Im Jahr 1989 begann Moritz ein Studium an der Hochschule für Gestaltung Offenbach am Main,[2] wo sie die Malereiklasse von Adam Jankowski besuchte. 1991 setzte sie ihre Ausbildung an der Staatlichen Kunstakademie Düsseldorf fort, zunächst in der Klasse von Markus Lüpertz und ab 1992 bei Gerhard Richter. Moritz war die letzte Studentin, die Richter in seine Klasse aufnahm, da er seine Lehrtätigkeit 1994 beenden wollte.[3]

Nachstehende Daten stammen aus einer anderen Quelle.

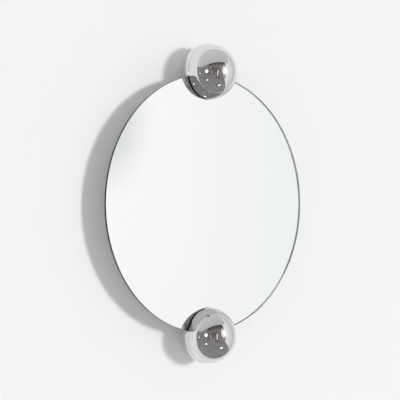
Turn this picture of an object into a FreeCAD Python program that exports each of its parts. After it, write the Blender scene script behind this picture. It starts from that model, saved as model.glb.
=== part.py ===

Moritz lebt und arbeitet in Köln. Sie ist seit 1995 mit Gerhard Richter verheiratet. Sie haben drei gemeinsame Kinder.

Wirken

Bereits seit 1991 während ihres Studiums entstand die Werkgruppe Lobeda. Sie umfasst mehr als 150 Zeichnungen mit Bleistift und Kohle über die Jenaer Plattenbau-Trabantenstadt Neulobeda, in der Sabine Moritz von 1973 bis 1981 lebte. Die Arbeiten wurden aus dem Gedächtnis gezeichnet und zeigen die alltägliche Umgebung, d. h. Wohnung, Schule und Plattenbau-Siedlung aus einer kindlichen Perspektive. Hans Ulrich Obrist, Kurator der Serpentine Gallery, entdeckte die Serie 2009 im Atelier der Künstlerin, und ein erster Teil wurde 2010 im Verlag der Buchhandlung Walther König veröffentlicht.[4][5] Moritz ergänzte bis 2004 die Serie durch weitere, teilweise farbige (Öl-)Arbeiten bis in ihre Studienzeit an der Düsseldorfer Akademie. Sie besuchte die Jenaer Plattenbausiedlung erneut und nahm Fotografien zur Hilfe.[6] Die Zeichnungen wurden 2011 im Kunsthaus Sans Titre in Potsdam gezeigt[2] und waren u. a. Teil der Ausstellungen Concrete and Dust 2013/14 der Foundation de 11 Lijnen in Oudenburg, Belgien[7] und 2017 in der Ausstellung Neuland der Bremerhavener Kunsthalle[8]. Bereits im Jahr 2011 erschien das zweite Buch JENA Düsseldorf mit einem Interview von Hans Ulrich Obrist.[6]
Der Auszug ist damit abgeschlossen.